Wednesday, 20 April 2016: 2:45 PM
Ponce de Leon C (The Condado Hilton Plaza)
In this study, a 7-day intensity and intensity spread prediction technique for the Atlantic called WAIA is developed using the same procedures as for our technique for the western North Pacific. The WAIA technique is based on rankings of the 10 best historical track analogs starting from 1945 to match the National Hurricane Center (NHC) best-track and current intensity. A key step is development of a bias correction to eliminate an over-forecast bias. The second key step is a calibration of the original intensity spread among the 10 analogs to achieve a probability of detection (POD) of about 68% at all forecast intervals. The advantages of the 7-day WAIA as an operational intensity forecast product for Atlantic tropical cyclones are described in terms of mean absolute errors (MAEs), mean biases, correlation coefficients, and geographic distributions of WAIA versus various 5-day guidance products available at NHC. Special attention is given to the four guidance products that are included in the intensity consensus (ICON) technique that is the most skillful of all the NHC intensity guidance products.

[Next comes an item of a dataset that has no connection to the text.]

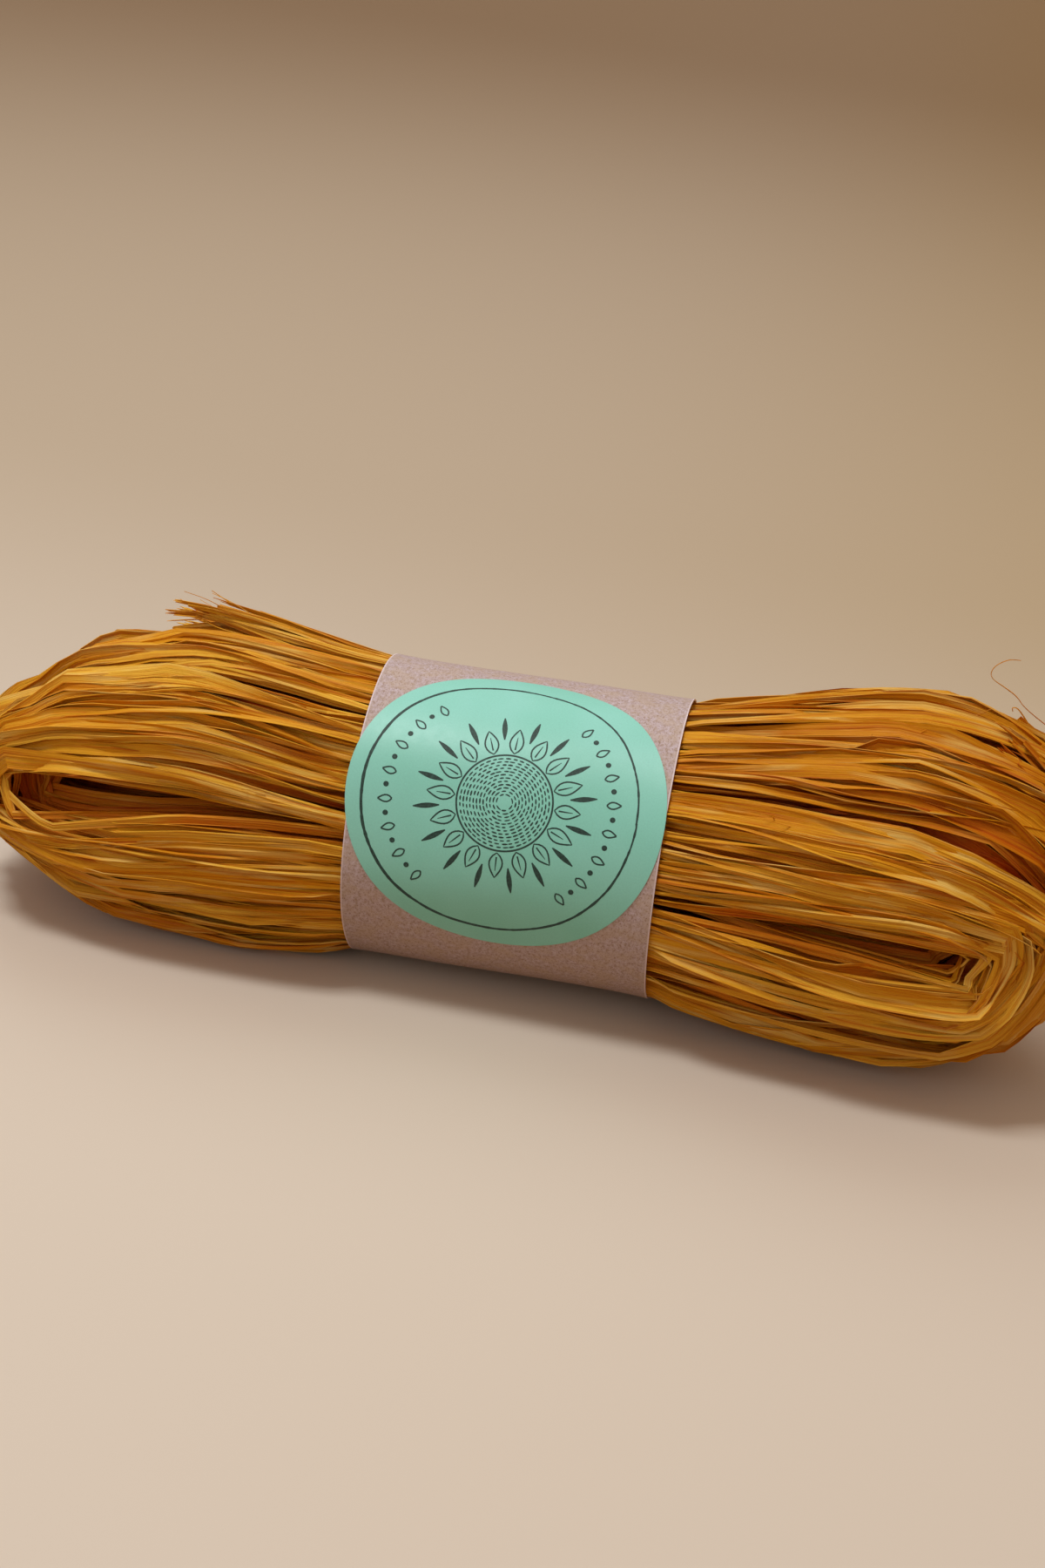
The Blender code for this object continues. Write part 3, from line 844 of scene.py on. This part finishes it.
LABEL_RADIUS = 30 * MM
LABEL_X, LABEL_UP = -0.41 * MM, 15.92 * MM        # its middle, from the band's, along and round it
LABEL_PAPER, LABEL_GLUE = 0.14 * MM, 0.04 * MM


def stick_on(points, lift):
    """Points of the flat label, laid round the band at a lift above it."""
    angle = np.interp(LABEL_UP + points[..., 1], np.concatenate([-girth[::-1], girth]),
                      np.concatenate([-turning[::-1], turning]))
    return round_band(LABEL_X + points[..., 0], angle, lift)


# A grid closed into a disc.  Spin would make the same disc, with its faces in another order each time.
bm = bmesh.new()
bmesh.ops.create_grid(bm, x_segments=24, y_segments=120, size=1)
for vertex in bm.verts:
    radius, turn = LABEL_RADIUS * (vertex.co.x + 1) / 2, math.pi * (vertex.co.y + 1)
    vertex.co = (radius * math.cos(turn), radius * math.sin(turn), 0)
bmesh.ops.remove_doubles(bm, verts=bm.verts[:], dist=0.001 * MM)
bmesh.ops.recalc_face_normals(bm, faces=bm.faces[:])
mesh = flat_mesh("flat_round_label", bm)
flat = flat_points(mesh)
lay_out(mesh, stick_on(flat, LABEL_GLUE + LABEL_PAPER / 2), flat[:, :2])
sticker = thicken("round_label_sticker", mesh, LABEL_PAPER, math.radians(30))

mint, nodes, links, shader = new_material("satin_mint_paper")
tone = ramp(stretched_grain(0.05, 0.05, 2),
            [(0.35, (0.232, 0.64, 0.53)), (0.65, (0.26, 0.67, 0.575))])
mottle = ramp(stretched_grain(3.0, 3.0, 4, 0.7),
              [(0.3, (0.95, 0.95, 0.95)), (0.7, (1.03, 1.03, 1.03))])
links.new(mix("MULTIPLY", 1.0, tone, mottle), shader.inputs["Base Color"])
links.new(rescale(stretched_grain(0.6, 0.6, 4, 0.6), 0, 1, 0.38, 0.52), shader.inputs["Roughness"])
shader.inputs["Specular IOR Level"].default_value = 0.55
relief(stretched_grain(1.6, 1.6, 5, 0.6), 0.3, 0.04 * MM)
sticker.data.materials.append(mint)
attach(sticker, "root")
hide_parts("round_label")

# The print, in the label's own millimetres.
INK_THICKNESS = 0.02 * MM
INK_LIFT = LABEL_GLUE + LABEL_PAPER + INK_THICKNESS / 2
RING_RADIUS, RING_WIDTH = 25.87, 0.48
RING_MIDDLE = np.array([-1.1, -0.03])
STITCH, STITCH_ROW, STITCH_LINE = 1.25, 0.62, np.array([0.16, 0.30, 0.28, 0.14])
HOOP_RADIUS, HOOP_WIDTH = 9.0, 0.34
LEAVES, LEAF_ROOT, LEAF_WIDTH = 16, 9.4, 2.5
LEAF_LINE, VEIN_LINE = np.array([0.2] + [0.3] * 7 + [0.15]), [0.3, 0.24, 0.1]
SPIKE_ROOT, SPIKE_LENGTH, SPIKE_WIDTH = 12.2, 5.0, 0.95
BORDER_RADIUS, BORDER_STEP, BORDER_LINE = 21.4, 0.125, 0.3
BORDER_LEAF_LENGTH, BORDER_LEAF_WIDTH = 2.7, 1.3
DOT_RADIUS, DOT_LINE = 0.28, 0.5
strokes = []


def around_middle(radius, turn):
    """Points at a radius and an angle from the middle of the rosette."""
    return radius * np.stack([np.cos(turn), np.sin(turn)], -1)


def draw(points, width, closed=False):
    """Keep one pen stroke of the print: a line, and its width."""
    points = np.asarray(points, float)
    if closed:
        along = np.roll(points, -1, 0) - np.roll(points, 1, 0)
        points, along = np.vstack([points, points[:1]]), np.vstack([along, along[:1]])
    else:
        along = np.gradient(points, axis=0)
    across = np.stack([-along[:, 1], along[:, 0]], -1)
    across /= np.linalg.norm(across, axis=1, keepdims=True) + 1e-9
    half = np.broadcast_to(np.asarray(width) / 2, len(points))[:, None]
    strokes.append(np.stack([points - across * half, points + across * half], 1))


def draw_leaf(root, tip, width, line, count=9):
    """Both sides of a leaf shape from root to tip."""
    share = np.linspace(0, 1, count)[:, None]
    along = tip - root
    across = np.array([-along[1], along[0]]) / np.linalg.norm(along)
    bulge = np.sin(np.pi * share ** 0.8) * width / 2
    draw(root + along * share + across * bulge, line)
    draw(root + along * share - across * bulge, line)


around = np.linspace(0, 2 * np.pi, 241)[:-1]
shake = drift(1, 240, (20, 47, 9), (0.05, 0.05, 0.02))[0] * 0.6
swelling = 0.11 * np.sin(np.append(around, 0) - 2.2) + 0.05 * rng.normal(0, 1, 241)
draw(RING_MIDDLE + around_middle((RING_RADIUS + shake)[:, None], around), RING_WIDTH + swelling,
     closed=True)
for row, radius in enumerate(np.arange(1.5, 8.6, STITCH_ROW)):
    count = int(2 * np.pi * radius / STITCH)
    for number in range(count):
        begin = 2 * np.pi * (number + 0.5 * (row % 2) + rng.uniform(-0.08, 0.08)) / count
        arc = begin + np.linspace(0, 2 * np.pi * rng.uniform(0.55, 0.85) / count, 4)
        draw(around_middle(radius, arc), STITCH_LINE * rng.uniform(0.85, 1.15))
draw(around_middle(HOOP_RADIUS, np.linspace(0, 2 * np.pi, 97)[:-1]), HOOP_WIDTH, closed=True)
for number in range(LEAVES):
    turn = 2 * np.pi * number / LEAVES + rng.normal(0, 0.006)
    unit = around_middle(1, turn)
    draw_leaf(unit * LEAF_ROOT, unit * rng.uniform(14.2, 14.8), LEAF_WIDTH, LEAF_LINE)
    draw([unit * 10.2, unit * 11.6, unit * 12.9], VEIN_LINE)
    unit = around_middle(1, turn + np.pi / LEAVES)
    share = np.linspace(0, 1, 7)
    draw(unit * (SPIKE_ROOT + SPIKE_LENGTH * share[:, None]),
         SPIKE_WIDTH * np.sin(np.pi * np.clip(share, 0.04, 0.97)) ** 0.8 + 0.05)
for side in (0, math.pi):
    for number in range(-7, 8):
        unit = around_middle(1, side + number * BORDER_STEP)
        middle = RING_MIDDLE + BORDER_RADIUS * unit
        if number % 2:
            half_leaf = unit * BORDER_LEAF_LENGTH / 2
            draw_leaf(middle - half_leaf, middle + half_leaf, BORDER_LEAF_WIDTH, BORDER_LINE, 7)
        else:
            draw(middle + around_middle(DOT_RADIUS, np.linspace(0, 2 * np.pi, 11)[:-1]), DOT_LINE,
                 closed=True)

bm = bmesh.new()
for stroke in strokes:
    bmesh.ops.create_grid(bm, x_segments=1, y_segments=len(stroke) - 1, size=1)
mesh = flat_mesh("flat_label_print", bm)
drawn = np.concatenate([stroke.reshape(-1, 2) for stroke in strokes]) * MM
lay_out(mesh, stick_on(drawn, INK_LIFT), drawn)
printing = thicken("label_print", mesh, INK_THICKNESS, math.radians(30))

ink, nodes, links, shader = new_material("dark_green_ink")
blotch = nodes.new("ShaderNodeTexNoise")
blotch.inputs["Scale"].default_value = 2500
place_at = nodes.new("ShaderNodeTexCoord")
links.new(place_at.outputs["Object"], blotch.inputs["Vector"])
links.new(ramp(blotch.outputs["Fac"], [(0.4, (0.006, 0.030, 0.024)), (0.7, (0.02, 0.07, 0.055))]),
          shader.inputs["Base Color"])
shader.inputs["Roughness"].default_value = 0.6
printing.data.materials.append(ink)
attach(printing, "root")

# --- Floor, light and camera ------------------------------------------------------------------
# The hank lies on a wide sheet of pale paper that curves up behind it.  Daylight falls on it from
# a small window high on the left, from the sky at the front left, and softly from above, behind it.

FLOOR_FRONT, FLOOR_BACK, FLOOR_HALF_WIDTH = -1.6, 1.5, 3.5
FLOOR_LENGTH, FLOOR_CURVE = 5.2, 0.9

bm = bmesh.new()
bmesh.ops.create_grid(bm, x_segments=1, y_segments=60, size=1)
for vertex in bm.verts:
    run = (vertex.co.y + 1) / 2 * FLOOR_LENGTH + FLOOR_FRONT
    bend = min(max(run - FLOOR_BACK, 0) / FLOOR_CURVE, math.pi / 2)
    rise = max(run - FLOOR_BACK - FLOOR_CURVE * math.pi / 2, 0)
    vertex.co = (vertex.co.x * FLOOR_HALF_WIDTH,
                 min(run, FLOOR_BACK) + FLOOR_CURVE * math.sin(bend),
                 FLOOR_CURVE * (1 - math.cos(bend)) + rise)
mesh = flat_mesh("studio_floor", bm)
mesh.shade_smooth()
floor = bpy.data.objects.new("studio_floor", mesh)
bpy.context.scene.collection.objects.link(floor)

paint, nodes, links, shader = new_material("pale_paper_floor")
place_at = nodes.new("ShaderNodeTexCoord")
separate = nodes.new("ShaderNodeSeparateXYZ")
links.new(place_at.outputs["Object"], separate.inputs[0])
# Painted shade: the floor and its curve get darker and browner away from the hank, and more so to the
# right, as the light falls off.
away = rescale(separate.outputs["Y"], -0.06, 0.30, kind="SMOOTHSTEP")
to_right = rescale(separate.outputs["X"], -0.10, 0.28, kind="SMOOTHSTEP")
painted_far_shade = mix("MIX", to_right, (0.505, 0.413, 0.307), (0.485, 0.365, 0.208))
seen_floor = mix("MIX", away, (0.660, 0.578, 0.488), painted_far_shade)
# The floor looks pale, but the light that it sends back on to the hank is brown.
ray = nodes.new("ShaderNodeLightPath")
seen = ray.outputs["Is Camera Ray"]
for kind in ("Is Glossy Ray", "Is Transmission Ray"):
    either = nodes.new("ShaderNodeMath")
    either.operation = "ADD"
    either.use_clamp = True
    links.new(seen, either.inputs[0])
    links.new(ray.outputs[kind], either.inputs[1])
    seen = either.outputs[0]
links.new(mix("MIX", seen, (0.37, 0.22, 0.11), seen_floor), shader.inputs["Base Color"])
shader.inputs["Roughness"].default_value = 0.9
floor.data.materials.append(paint)

world = bpy.data.worlds.new("studio")
world.use_nodes = True
world.node_tree.nodes["Background"].inputs["Color"].default_value = (1, 0.74, 0.54, 1)
world.node_tree.nodes["Background"].inputs["Strength"].default_value = 0.50
bpy.context.scene.world = world


def area_lamp(name, place, size, power, colour):
    """A square lamp that points at the hank."""
    lamp = bpy.data.lights.new(name, "AREA")
    lamp.size = size
    lamp.energy = power
    lamp.color = colour
    lamp_object = bpy.data.objects.new(name, lamp)
    lamp_object.location = place
    lamp_object.rotation_euler = (-Vector(place)).to_track_quat("-Z", "Y").to_euler()
    bpy.context.scene.collection.objects.link(lamp_object)


area_lamp("window", (-0.36, -0.22, 1.1), 0.25, 6.3, (0.955, 0.99, 1.0))
area_lamp("sky fill", (-0.50, -0.72, 0.42), 0.5, 0.85, (0.45, 0.74, 1.0))
area_lamp("ceiling", (-0.25, 0.55, 0.85), 0.7, 2.4, (0.80, 0.92, 1.0))

CAMERA_DISTANCE = 0.460
AZIMUTH, ELEVATION, ROLL = math.radians(8.5), math.radians(25), math.radians(5.616)

camera = bpy.data.cameras.new("camera")
camera.sensor_width = 36
camera.lens = 53.8
camera.shift_x = -0.000739
camera.shift_y = 0.026444
camera.clip_start = 0.01
back = Vector((math.sin(AZIMUTH) * math.cos(ELEVATION), -math.cos(AZIMUTH) * math.cos(ELEVATION),
               math.sin(ELEVATION)))
right = Vector((math.cos(AZIMUTH), math.sin(AZIMUTH), 0))
up = back.cross(right)
rolled_right = math.cos(ROLL) * right + math.sin(ROLL) * up
rolled_up = -math.sin(ROLL) * right + math.cos(ROLL) * up
turned = Matrix((rolled_right, rolled_up, back)).transposed().to_4x4()
eye = bpy.data.objects.new("camera", camera)
eye.matrix_world = (Matrix.Translation(Vector(BAND_MIDDLE)) @ Matrix.Rotation(-PITCH, 4, "Y")
                    @ Matrix.Translation(back * CAMERA_DISTANCE) @ turned)
bpy.context.scene.collection.objects.link(eye)
bpy.context.scene.camera = eye
bpy.context.scene.view_settings.view_transform = "Standard"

The forecast skill at 7 days relative to the 5-day forecast interval is a central focus since in the western North Pacific there was no degradation in accuracy relative to the five-day forecast. A development sample from the 2005-2009 seasons and an independent sample from the 2010-2014 seasons are used to investigate the forecast skill. Preliminary results show that the MAEs and the correlation coefficients essentially remain the same skill level from five-day to seven-day forecast interval. The mean biases are in the range of -2 to 3 kt for the independent samples during the entire 7-day forecast period after a bias correction has been applied. Also, the uncertainty estimates about the WAIA intensity forecasts also remain ~68% of POD during the five-day to seven-day forecast intervals after calibration of the raw intensity spreads among the 10 historical analogs each 12 hours.